Assez déçu par cette série ; je m'attendais à ce que le système judiciaire soit vraiment entâché, mais pas vraiment en fait.


Pour tout dire, arrivé à la fin du premier épisode, je me suis dit que c'était déjà bouclé et que donc les prochains épisodes seraient consacrés à d'autres affaires de ce genre. Pourquoi pas? Ce premier épisode n'est pas une pépite en soi, mais ça reste honorable. Au lieu de ça, je constate que les épisodes qui suivent sont consacrés au même bonhomme, accusé d'un meurtre cette fois et que cette affaire est ponctuée de nombreux retournements de situation. Enfin ce ne sont pas vraiment des retournements de situations, mais juste des témoins, des indices qu'on nous amène au compte goutte et que la défense devra mettre à mal.

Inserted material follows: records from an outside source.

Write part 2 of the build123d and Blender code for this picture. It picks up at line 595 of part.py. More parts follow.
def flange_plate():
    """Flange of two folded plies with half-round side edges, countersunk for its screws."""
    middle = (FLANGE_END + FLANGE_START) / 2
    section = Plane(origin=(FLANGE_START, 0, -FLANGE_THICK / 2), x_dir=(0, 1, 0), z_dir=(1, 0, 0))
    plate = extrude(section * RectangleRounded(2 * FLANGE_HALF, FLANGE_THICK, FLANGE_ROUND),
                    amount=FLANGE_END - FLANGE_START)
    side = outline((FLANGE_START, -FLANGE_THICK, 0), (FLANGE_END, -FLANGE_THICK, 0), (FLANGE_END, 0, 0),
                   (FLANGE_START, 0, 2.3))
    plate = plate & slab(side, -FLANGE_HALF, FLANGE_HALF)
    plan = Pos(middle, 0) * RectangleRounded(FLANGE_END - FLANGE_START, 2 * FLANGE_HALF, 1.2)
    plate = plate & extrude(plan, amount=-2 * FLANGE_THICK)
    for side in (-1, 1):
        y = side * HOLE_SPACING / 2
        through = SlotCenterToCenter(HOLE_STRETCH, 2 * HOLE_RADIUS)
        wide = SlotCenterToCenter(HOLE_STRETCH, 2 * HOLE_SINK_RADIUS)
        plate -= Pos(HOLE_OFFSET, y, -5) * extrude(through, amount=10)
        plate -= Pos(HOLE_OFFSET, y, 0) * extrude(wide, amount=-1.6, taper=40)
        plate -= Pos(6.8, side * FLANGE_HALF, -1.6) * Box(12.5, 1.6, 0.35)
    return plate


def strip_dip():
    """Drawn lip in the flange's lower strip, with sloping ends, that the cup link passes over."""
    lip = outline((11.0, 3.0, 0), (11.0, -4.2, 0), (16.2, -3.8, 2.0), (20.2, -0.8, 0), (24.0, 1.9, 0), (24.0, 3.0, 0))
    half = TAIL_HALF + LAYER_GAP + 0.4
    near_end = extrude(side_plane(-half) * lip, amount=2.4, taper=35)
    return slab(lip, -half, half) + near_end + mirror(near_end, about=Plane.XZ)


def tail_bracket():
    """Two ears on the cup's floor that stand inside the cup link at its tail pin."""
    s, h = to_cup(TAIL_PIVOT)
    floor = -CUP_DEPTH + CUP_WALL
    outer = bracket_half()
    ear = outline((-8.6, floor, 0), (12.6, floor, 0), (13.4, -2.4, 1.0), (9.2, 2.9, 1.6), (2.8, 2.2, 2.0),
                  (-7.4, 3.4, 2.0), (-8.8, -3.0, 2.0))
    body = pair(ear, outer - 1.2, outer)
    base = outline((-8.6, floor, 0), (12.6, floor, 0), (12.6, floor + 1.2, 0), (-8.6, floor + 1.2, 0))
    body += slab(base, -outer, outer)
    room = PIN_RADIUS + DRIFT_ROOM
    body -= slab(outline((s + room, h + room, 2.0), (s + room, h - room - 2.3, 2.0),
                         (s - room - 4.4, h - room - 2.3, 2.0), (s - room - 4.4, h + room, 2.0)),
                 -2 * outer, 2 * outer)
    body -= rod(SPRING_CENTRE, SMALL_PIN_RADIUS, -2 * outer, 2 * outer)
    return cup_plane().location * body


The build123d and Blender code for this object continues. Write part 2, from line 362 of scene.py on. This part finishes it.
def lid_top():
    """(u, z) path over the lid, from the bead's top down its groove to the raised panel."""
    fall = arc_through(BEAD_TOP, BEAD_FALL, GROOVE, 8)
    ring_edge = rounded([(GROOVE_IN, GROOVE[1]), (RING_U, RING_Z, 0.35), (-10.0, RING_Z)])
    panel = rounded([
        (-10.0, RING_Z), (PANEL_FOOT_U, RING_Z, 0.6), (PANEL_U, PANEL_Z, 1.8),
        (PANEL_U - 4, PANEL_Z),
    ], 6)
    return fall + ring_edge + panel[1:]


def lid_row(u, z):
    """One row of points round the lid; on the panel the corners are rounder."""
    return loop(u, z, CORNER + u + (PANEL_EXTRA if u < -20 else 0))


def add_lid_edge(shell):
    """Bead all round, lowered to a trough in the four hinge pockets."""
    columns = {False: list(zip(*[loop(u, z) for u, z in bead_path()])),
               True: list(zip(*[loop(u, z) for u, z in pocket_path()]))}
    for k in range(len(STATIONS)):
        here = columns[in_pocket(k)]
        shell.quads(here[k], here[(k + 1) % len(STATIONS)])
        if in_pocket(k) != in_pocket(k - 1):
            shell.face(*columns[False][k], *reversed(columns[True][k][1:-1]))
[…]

C'est super redondant. Et puis c'est un peu tiré par les cheveux par moment. Le fait que ce soit tiré du réel ne peut pas tout excuser. À partir du moment où on propose une narration il est bon de la simplifier, même si dans la réalité c'était un peu autrement. Non pas forcément en mentant ou en cachant la vérité, mais en jouant sur le rythme des révélations, la manière de les placer. En tous cas, cette structure m'a franchement ennuyé.


Notons que, comme dans toute émission du genre enquête policière, on a droit aux instants émouvants. Y a vraiment de longues séquences totalement inutiles où on montre juste les personnages se lamenter. C'est d'autant plus mal dosé qu'à d'autres moments on fait trop longtemps sans voir la réaction du principal intéressé, à tel point que, si on ne nous montrait pas des images de l'accusé à son procès, on pourrait croire qu'il n'y participe pas. Ce fait contraste fortement avec la fin où on nous le montre tentant de résoudre son affaire seul, sans l'aide de qui que ce soit (non pas par volonté, mais parce qu'il n'a plus droit à un avocat commis d'office).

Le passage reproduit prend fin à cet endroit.